Keep only the lines from the top of the listing through the one with "1), level)], axis=1)", and reproduce them unaltered.

---------- Collected material ----------

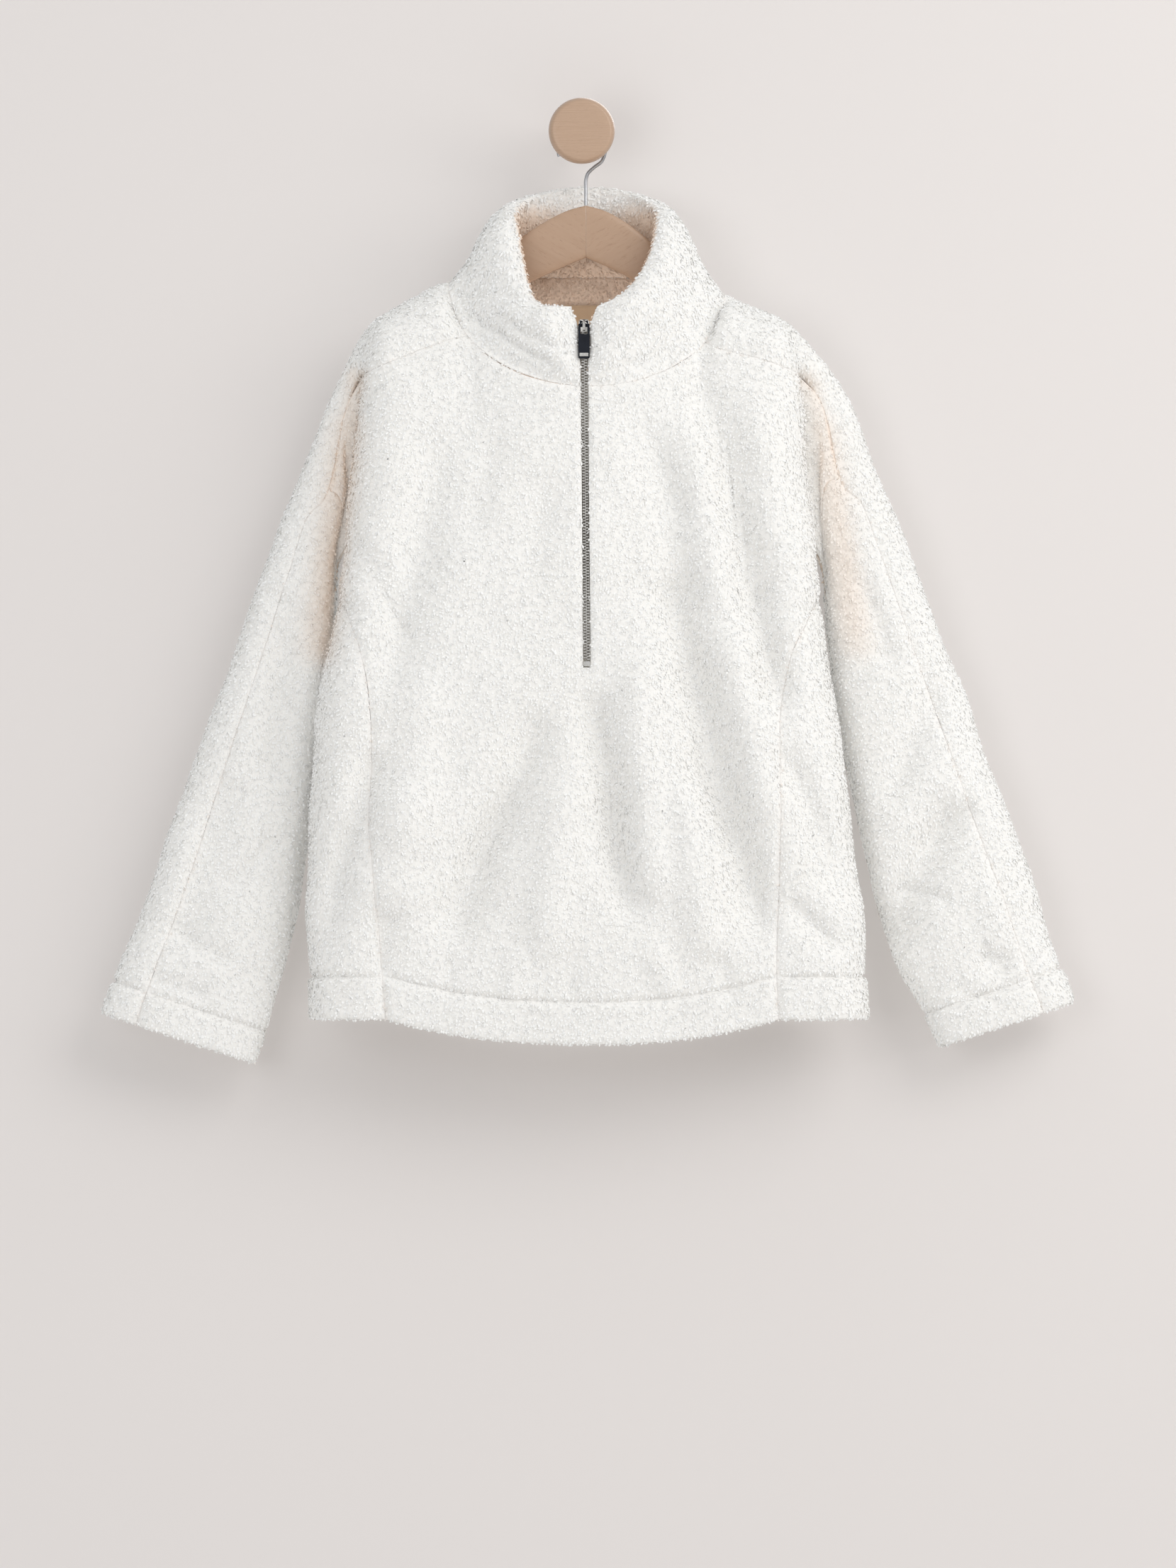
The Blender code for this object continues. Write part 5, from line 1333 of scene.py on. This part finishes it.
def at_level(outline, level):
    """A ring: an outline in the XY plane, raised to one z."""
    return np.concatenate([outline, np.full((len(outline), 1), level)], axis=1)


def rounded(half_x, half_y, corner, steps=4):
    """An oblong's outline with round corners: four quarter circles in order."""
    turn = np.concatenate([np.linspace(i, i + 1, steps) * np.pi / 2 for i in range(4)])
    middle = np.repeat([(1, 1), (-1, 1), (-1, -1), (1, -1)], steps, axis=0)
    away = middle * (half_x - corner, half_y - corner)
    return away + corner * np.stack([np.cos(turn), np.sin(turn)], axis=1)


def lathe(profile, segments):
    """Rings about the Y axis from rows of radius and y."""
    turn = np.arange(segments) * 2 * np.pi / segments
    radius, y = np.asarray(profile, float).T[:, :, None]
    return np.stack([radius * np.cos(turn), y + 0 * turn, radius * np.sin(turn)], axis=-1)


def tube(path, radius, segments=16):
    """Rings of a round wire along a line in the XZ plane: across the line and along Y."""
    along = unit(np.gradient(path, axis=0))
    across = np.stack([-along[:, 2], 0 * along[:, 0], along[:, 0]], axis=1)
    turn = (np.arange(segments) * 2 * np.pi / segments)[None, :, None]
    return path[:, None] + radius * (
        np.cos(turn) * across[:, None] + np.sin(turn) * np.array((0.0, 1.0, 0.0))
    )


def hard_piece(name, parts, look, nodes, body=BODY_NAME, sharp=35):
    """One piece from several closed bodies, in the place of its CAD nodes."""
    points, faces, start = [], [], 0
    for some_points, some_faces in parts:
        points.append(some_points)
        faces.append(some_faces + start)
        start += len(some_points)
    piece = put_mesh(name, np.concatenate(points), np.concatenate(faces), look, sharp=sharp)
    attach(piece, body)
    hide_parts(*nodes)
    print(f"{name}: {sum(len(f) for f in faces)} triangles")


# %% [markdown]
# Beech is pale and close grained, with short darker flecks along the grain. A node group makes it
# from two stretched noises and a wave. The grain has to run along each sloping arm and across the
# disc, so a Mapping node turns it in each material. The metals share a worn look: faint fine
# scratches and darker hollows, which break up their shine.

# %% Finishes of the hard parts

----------

▶ [Final result]:
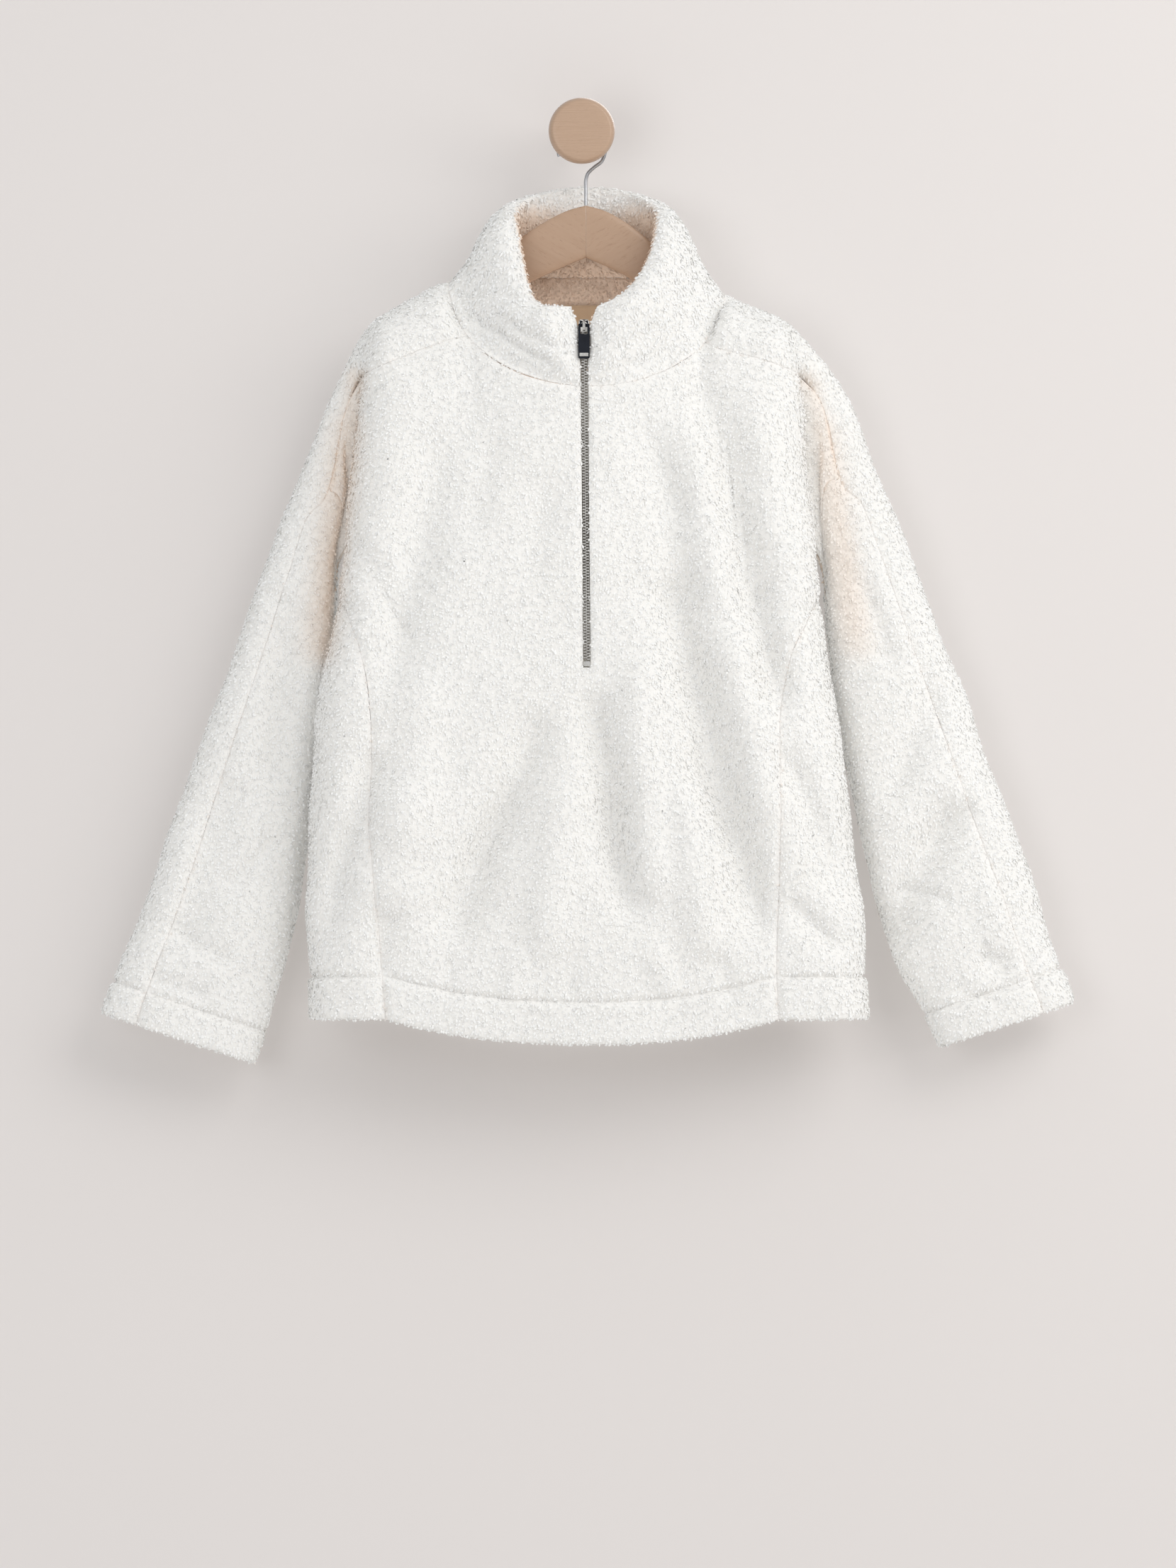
The Blender code for this object continues. Write part 5, from line 1333 of scene.py on. This part finishes it.
def at_level(outline, level):
    """A ring: an outline in the XY plane, raised to one z."""
    return np.concatenate([outline, np.full((len(outline), 1), level)], axis=1)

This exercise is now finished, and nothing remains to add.